Por meio de processos de regularização fundiária, o órgão é responsável por fiscalizar a produtividade da terra, enquanto a Receita deveria cobrar os impostos sobre essas propriedades. Porém, eles não compartilham suas bases de dados entre si, o que prejudica a aplicação do ITR. Ainda em relação às terras, representantes do MST, na reunião, discutiram formas para desburocratizar o acesso aos terrenos para a reforma, além da expropriação de terras para quitação de dívidas.


William Castro, formado em direito pela Fundação Getúlio Vargas (FGV) e especialista em meio ambiente, afirmou que a burocracia por trás da reforma agrária diz respeito a uma estrutura legislativa antiga e ao descaso federal com a desconcentração fundiária . “A lei é antiga mas possui brechas, e é por meio delas que o MST tenta trabalhar para promover a reforma. Uma das maneiras que eles podem mexer com uma terra é por meio da expropriação, que priva o dono de algo que o pertence, como um terra improdutiva, mas isso só pode acontecer se houveram provas de cultura ilegal ou exploração de mão-de-obra escrava”.

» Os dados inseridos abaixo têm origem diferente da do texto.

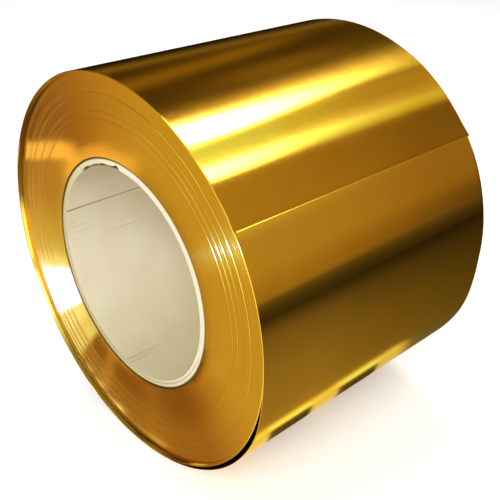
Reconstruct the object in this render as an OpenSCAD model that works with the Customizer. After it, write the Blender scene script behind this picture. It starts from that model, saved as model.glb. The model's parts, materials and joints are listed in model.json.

Entretanto, o advogado explicou que essa tentativa de desburocratizar a reforma vai de encontro a um dos princípios fundamentais do ser, o direito à propriedade. “É complicado porque a expropriação, por exemplo, é vista como um decreto absurdo, já que não seria legítimo tomar uma terra de quem não quer vendê-la com um propósito de uso social, por mais que uma terra seja improdutiva, na lei, isso não é ilegal”.


O Incra esclareceu que as desapropriações ocorrem quando o latifúndio é avaliado como improdutivo após comprovações de que a terra não é explorada adequadamente. Segundo o Instituto, o Brasil tem mais de 228 milhões de hectares improdutivos. Além disso, existem mais de 729 pessoas no Brasil que se declaram proprietárias de imóveis rurais, com dívidas acima de R$50 milhões com a União cada. No total, esse grupo deve mais de R$200 bilhões e suas propriedades são suficientes para assentar 214.827 famílias, mais que o dobro do número que espera a reforma agrária.


O MST ainda enfrenta desafios orçamentários com demandas para o assentamento de 50 mil famílias, ampliação do crédito para os assentados, infraestrutura e outros financiamentos para órgãos públicos e programas sociais ligados à reforma. O orçamento de 2023 ainda está sujeito ao teto de gastos, aprovado no Governo Temer para limitar os gastos públicos.


O projeto da Lei Orçamentária Anual (LOA) para 2024 prioriza a saúde, a educação e a habitação. O texto prevê R$2,093 trilhões em despesas e déficit fiscal zero. Há uma estimativa de aumento de R$129 bilhões em gastos neste ano. Na reunião, o movimento foi informado pelo governo que este novo arcabouço fiscal iria facilitar o remanejamento de verbas para a reforma agrária.


A economista Fátima Gonçalez afirma que, no momento, a maior dificuldade que o MST enfrenta é a espera por um espaço no orçamento do ano que vem. “O movimento precisaria de no mínimo 500 mil reais para assentar as famílias que esperam esta mudança, e ainda o financiamento necessário pelos órgãos da reforma como o Incra. Dado o histórico de descaso do governo com as pautas ambientais e latifundiárias, o MST deveria continuar lutando para conseguir um espaço na agenda orçamentária primeiro”.